I sometimes find it hard to use Isabelle because I cannot have a "print command" like in normal programming.
For example, I want to see what ?thesis. The concrete semantics book says:
The unknown ?thesis is implicitly matched against any goal stated by lemma or show. Here is a typical example:
My silly sample FOL proof is:
lemma
assumes "(∃ x. ∀ y. x ≤ y)"
shows "(∀x. ∃ y. y ≤ x)"
proof (rule allI)
show ?thesis
but I get the error:
proof (state)
goal (1 subgoal):
1. ⋀x. ∃y. y ≤ x
Failed to refine any pending goal
Local statement fails to refine any pending goal
Failed attempt to solve goal by exported rule:
∀x. ∃y. y ≤ x
but I do know why.
I expected
?thesis === ⋀x. ∃y. y ≤ x
since my proof state is:
proof (state)
goal (1 subgoal):
1. ⋀x. ∃y. y ≤ x
Why can't I print ?thesis?
It's really annoying to have to write the statement I'm trying to proof if it's obvious.
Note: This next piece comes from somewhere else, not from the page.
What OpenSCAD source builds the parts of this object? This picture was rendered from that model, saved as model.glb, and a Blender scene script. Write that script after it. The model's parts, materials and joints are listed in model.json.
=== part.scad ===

Perhaps it's meant to be explicit but in the examples in chapter 5 they get away with using ?thesis in:
lemma fixes a b :: int assumes "b dvd (a+b)" shows "b dvd a" proof −
have "∃k′. a = b∗k′" if asm: "a+b = b∗k" for k proof
show "a = b∗(k − 1)" using asm by(simp add: algebra_simps) qed
then show ?thesis using assms by(auto simp add: dvd_def ) qed
but whenever I try to use ?thesis I always fail.
Why is it?
Note that this does work:
lemma
assumes "(∃ x. ∀ y. x ≤ y)"
shows "(∀x. ∃ y. y ≤ x)"
proof (rule allI)
show "⋀x. ∃y. y ≤ x" proof -
but I thought ?thesis was there to avoid this.
Also, thm ?thesis didn't work either.
Another example is when I use:
let ?ys = take k1 xs
but I can't print ?ys value.
TODO:
why doesn't:
lemma "length(tl xs) = length xs - 1"
thm (cases xs)
show anything? (same if your replaces cases with induction).